“HOW old was I when I started feeling cheated simply be being a girl?”

That is just one of the questions Julie Delporte asks in her new graphic novel This Woman’s Work, a beguiling, quiet, painful account of life and art and repression and fear that is a darker, starker work than Delporte’s soft, sweet pencil drawings and hand lettering might first suggest.

The Canadian cartoonist is giving us a sort of memoir here, one that at times slips off to look at narwhals and Moomins, but always, always, comes back to painful questions about power and abuse and repression and the body.

It’s a diary of sorts, one that reads as an internal monologue.

It’s a book that builds its argument by accretion, with image building on idea building on memory. But at its heart are hard questions, sometimes questions you don’t want the answer for.

At one point Delporte writes, “I often look at my family tree and wonder: ‘which of these women were raped?’”

Delporte was herself assaulted by her cousin. “I got my first lesson in sex the year I learned to read,” she writes alongside an image of a wolf crouched over a vaguely human blob of red paint. “I feel like I’m carrying the weight of an old family story,” she continues.

The stain of that incident colours the rest of the book. And yet Delporte keeps widening the circle. She explores the life of Tove Jansson and the work of Belgian film maker Chantal Akerman, she goes to Helsinki and camping in St Lawrence and records her dreams. And throughout she is asking the questions, what does it take to be an artist and what does it take to be a woman?

She doesn’t have all the answers, but she is trying to. Once you catch its rhythm, this is a powerful, thought-provoking piece of art.

This Woman’s Work by Julie Delporte is published by Drawn & Quarterly, £18.99.

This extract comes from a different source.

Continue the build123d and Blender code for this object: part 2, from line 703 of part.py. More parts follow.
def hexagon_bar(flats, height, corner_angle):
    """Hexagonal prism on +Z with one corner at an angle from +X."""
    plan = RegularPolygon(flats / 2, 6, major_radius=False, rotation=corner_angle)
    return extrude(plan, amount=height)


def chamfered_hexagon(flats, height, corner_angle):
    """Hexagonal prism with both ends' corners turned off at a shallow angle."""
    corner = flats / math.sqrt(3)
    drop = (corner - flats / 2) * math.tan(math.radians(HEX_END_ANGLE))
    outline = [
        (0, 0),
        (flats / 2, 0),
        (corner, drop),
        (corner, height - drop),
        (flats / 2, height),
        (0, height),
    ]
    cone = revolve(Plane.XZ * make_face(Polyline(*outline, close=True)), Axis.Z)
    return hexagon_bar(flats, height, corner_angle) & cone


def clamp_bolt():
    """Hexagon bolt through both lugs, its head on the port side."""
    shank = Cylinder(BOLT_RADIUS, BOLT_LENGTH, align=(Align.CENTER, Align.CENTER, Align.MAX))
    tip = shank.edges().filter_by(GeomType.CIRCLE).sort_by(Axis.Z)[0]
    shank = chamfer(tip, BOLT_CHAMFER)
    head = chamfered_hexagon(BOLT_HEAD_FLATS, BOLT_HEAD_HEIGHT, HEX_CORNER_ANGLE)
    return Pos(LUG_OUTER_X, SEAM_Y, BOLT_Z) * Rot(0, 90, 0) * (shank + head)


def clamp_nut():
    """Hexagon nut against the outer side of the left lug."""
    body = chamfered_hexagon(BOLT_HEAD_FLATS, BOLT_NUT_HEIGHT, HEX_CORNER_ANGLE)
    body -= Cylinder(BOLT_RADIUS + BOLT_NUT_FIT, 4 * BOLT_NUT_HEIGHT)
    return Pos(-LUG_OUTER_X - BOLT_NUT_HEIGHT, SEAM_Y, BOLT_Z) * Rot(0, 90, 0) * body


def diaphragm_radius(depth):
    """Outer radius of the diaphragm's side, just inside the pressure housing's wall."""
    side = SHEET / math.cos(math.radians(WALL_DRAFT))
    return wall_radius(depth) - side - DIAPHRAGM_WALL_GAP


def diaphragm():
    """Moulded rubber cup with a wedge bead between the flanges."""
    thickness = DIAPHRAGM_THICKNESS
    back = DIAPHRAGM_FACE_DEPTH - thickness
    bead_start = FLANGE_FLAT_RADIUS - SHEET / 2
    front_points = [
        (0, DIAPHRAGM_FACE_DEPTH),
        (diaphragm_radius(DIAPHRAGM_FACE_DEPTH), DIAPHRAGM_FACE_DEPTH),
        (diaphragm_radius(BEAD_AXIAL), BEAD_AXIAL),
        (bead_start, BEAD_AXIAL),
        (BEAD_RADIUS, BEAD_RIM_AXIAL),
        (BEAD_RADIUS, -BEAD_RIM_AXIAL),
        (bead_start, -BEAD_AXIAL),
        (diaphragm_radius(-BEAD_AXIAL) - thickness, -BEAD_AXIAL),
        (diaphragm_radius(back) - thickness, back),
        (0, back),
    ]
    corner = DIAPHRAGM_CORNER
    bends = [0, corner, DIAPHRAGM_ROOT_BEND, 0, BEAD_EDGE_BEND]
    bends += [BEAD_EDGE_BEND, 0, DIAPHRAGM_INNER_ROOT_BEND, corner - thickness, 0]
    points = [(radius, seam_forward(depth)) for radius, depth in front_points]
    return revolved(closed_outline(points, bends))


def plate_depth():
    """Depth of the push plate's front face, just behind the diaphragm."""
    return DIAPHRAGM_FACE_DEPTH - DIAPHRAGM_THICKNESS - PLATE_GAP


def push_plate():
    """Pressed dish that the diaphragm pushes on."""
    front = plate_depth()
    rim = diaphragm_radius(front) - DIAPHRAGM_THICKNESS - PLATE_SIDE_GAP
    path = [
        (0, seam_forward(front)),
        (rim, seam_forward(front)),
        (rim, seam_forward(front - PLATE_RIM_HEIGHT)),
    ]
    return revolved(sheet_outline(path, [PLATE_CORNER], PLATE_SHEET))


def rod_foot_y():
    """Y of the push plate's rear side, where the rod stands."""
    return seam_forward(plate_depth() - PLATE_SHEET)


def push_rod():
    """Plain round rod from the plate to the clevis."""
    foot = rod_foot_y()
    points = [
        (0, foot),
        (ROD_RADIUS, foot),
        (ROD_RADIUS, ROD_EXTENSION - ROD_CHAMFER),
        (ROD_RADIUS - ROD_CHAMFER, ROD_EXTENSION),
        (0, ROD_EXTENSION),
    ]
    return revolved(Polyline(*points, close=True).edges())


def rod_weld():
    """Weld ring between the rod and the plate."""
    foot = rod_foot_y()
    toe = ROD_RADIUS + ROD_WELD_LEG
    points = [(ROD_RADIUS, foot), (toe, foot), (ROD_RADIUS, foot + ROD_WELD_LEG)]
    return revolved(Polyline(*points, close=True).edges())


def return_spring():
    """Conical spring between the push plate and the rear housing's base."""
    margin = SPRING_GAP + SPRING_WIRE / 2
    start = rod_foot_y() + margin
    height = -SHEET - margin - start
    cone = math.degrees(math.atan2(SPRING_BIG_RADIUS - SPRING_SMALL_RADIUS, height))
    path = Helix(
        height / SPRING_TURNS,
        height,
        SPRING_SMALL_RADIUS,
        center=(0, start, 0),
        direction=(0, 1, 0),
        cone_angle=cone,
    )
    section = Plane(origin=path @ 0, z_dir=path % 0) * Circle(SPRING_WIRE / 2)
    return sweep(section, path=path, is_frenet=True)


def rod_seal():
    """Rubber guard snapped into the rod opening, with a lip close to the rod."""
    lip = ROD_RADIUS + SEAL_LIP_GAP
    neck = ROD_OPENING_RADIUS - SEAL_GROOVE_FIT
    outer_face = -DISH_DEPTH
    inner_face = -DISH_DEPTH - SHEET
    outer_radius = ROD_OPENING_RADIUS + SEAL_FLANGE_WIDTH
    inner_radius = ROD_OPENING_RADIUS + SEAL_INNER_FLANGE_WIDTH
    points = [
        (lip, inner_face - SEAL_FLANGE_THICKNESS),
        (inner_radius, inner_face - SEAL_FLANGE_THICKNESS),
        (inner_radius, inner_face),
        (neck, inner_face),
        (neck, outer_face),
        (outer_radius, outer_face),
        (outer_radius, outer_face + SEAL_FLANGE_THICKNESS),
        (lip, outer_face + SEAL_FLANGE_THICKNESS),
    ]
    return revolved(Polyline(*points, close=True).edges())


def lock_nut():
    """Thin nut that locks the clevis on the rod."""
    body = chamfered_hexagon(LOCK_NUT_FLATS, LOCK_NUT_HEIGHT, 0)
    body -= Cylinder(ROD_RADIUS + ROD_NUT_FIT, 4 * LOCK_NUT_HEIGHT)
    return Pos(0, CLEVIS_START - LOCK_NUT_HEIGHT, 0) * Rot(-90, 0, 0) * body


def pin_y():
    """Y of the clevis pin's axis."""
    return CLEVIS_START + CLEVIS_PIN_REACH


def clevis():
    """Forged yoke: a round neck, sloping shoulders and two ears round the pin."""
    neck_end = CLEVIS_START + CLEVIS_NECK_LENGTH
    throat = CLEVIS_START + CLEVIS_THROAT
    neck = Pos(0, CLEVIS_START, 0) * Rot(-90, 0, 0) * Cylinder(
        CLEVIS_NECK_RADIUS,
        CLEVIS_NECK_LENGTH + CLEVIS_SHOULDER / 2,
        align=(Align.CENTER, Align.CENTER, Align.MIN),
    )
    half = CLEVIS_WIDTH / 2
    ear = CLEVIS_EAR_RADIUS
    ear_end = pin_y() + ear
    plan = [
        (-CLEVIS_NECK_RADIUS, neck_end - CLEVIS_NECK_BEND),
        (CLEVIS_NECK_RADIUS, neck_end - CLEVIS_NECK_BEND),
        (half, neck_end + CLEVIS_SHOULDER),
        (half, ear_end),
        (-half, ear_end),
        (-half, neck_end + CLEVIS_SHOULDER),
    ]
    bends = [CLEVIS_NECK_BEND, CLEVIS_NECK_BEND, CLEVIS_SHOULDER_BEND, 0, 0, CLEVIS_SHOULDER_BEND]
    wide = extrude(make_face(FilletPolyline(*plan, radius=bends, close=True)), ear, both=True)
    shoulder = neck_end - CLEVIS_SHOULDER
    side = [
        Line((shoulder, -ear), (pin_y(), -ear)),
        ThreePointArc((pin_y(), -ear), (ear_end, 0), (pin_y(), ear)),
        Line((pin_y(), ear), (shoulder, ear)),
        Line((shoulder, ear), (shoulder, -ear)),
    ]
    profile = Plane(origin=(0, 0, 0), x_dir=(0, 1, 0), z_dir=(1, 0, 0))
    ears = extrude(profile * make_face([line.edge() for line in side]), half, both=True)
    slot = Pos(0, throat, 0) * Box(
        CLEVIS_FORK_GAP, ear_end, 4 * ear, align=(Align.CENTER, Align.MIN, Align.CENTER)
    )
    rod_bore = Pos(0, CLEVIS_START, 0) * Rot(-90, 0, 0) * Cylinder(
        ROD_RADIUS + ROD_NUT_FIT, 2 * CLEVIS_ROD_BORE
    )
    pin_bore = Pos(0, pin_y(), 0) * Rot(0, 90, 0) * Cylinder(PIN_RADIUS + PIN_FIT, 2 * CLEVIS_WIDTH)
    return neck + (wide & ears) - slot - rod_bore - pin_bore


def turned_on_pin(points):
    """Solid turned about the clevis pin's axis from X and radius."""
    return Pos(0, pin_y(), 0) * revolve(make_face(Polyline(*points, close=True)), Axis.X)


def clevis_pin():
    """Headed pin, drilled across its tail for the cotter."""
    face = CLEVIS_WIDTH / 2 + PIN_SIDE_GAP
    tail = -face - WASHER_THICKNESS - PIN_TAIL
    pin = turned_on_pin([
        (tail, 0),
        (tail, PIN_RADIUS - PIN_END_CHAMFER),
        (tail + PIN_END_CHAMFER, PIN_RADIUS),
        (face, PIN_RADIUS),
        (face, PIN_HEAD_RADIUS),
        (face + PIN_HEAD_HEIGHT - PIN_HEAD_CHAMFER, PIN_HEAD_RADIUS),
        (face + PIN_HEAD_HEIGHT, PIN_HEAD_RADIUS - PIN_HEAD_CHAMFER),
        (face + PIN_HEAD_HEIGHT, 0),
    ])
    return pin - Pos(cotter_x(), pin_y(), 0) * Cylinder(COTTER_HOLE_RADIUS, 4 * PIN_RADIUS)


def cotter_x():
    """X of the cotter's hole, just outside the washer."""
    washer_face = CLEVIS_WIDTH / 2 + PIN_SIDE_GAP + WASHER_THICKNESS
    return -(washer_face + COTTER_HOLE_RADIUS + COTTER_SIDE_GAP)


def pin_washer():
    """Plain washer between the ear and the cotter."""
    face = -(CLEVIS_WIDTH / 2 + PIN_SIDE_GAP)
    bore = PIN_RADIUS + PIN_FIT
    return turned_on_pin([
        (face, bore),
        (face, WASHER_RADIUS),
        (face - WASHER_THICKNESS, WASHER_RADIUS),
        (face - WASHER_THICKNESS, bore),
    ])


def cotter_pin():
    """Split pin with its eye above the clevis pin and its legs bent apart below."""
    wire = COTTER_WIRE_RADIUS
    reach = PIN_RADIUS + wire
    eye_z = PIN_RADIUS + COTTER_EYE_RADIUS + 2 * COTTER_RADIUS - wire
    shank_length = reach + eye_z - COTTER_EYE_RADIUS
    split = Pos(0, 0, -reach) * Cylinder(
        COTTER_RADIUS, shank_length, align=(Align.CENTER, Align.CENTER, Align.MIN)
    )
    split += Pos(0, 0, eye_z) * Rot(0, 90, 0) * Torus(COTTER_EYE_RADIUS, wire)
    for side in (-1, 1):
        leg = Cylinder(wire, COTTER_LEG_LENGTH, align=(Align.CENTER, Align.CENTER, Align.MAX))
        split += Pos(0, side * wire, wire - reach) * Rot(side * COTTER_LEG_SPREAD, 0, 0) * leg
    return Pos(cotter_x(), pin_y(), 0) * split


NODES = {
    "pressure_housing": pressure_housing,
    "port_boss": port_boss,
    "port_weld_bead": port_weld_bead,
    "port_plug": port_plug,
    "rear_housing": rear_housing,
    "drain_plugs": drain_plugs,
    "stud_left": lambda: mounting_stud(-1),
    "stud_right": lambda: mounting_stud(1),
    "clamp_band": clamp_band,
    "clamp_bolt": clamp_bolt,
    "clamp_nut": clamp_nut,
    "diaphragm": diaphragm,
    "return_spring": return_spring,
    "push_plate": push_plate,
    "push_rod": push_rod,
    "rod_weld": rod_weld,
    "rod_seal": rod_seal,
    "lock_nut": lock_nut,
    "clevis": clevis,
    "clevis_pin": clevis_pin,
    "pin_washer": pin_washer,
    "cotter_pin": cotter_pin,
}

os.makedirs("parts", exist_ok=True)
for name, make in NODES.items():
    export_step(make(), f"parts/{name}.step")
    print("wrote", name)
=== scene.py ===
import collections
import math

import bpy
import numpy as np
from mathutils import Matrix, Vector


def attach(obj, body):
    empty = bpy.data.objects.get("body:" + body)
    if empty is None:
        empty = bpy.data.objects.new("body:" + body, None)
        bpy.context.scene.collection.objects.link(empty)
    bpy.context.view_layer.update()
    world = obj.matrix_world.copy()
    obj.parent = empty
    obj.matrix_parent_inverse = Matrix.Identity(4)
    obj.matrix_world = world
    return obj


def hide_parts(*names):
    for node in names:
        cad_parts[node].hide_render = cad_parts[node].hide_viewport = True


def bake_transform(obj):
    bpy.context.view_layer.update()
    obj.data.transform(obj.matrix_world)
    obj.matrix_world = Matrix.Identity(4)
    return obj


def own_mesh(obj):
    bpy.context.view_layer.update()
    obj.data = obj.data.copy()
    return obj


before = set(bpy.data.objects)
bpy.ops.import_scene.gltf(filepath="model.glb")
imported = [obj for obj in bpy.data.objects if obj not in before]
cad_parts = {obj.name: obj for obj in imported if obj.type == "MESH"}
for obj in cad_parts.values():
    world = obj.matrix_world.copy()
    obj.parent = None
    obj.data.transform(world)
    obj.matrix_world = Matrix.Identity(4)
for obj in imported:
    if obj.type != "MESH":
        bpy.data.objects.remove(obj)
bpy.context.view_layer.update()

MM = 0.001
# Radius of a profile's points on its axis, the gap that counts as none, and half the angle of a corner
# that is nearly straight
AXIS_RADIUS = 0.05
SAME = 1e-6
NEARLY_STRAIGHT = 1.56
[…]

Another question for you. Why are there fewer women and girls diagnosed with autism compared to men and boys?

That’s the starting point for Camouflage, which is published by Jessica Kinglsey on March 21.

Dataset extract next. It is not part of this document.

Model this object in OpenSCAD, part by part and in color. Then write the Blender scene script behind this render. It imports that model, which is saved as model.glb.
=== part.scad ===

In it, Dr Sarah Bargiela and artist Sophie Standing examine female autism, why it is harder to spot than its male equivalent and how those who might be suffering from it can cope with the condition.

Camouflage is an excellent example of how the combination of words and pictures can make for a very effective means of communicating complex information in an accessible way. Standing’s art is pleasingly idiosyncratic and stylish but never gets in the way of the ideas and information that is being imparted.

The result is educational, accessible and rather appealing.

Camouflage: The Hidden Lives of Autistic Women by Dr Sarah Bargiela and Sophie Standing is published by Jessica Kingsley Publishers, £12.99.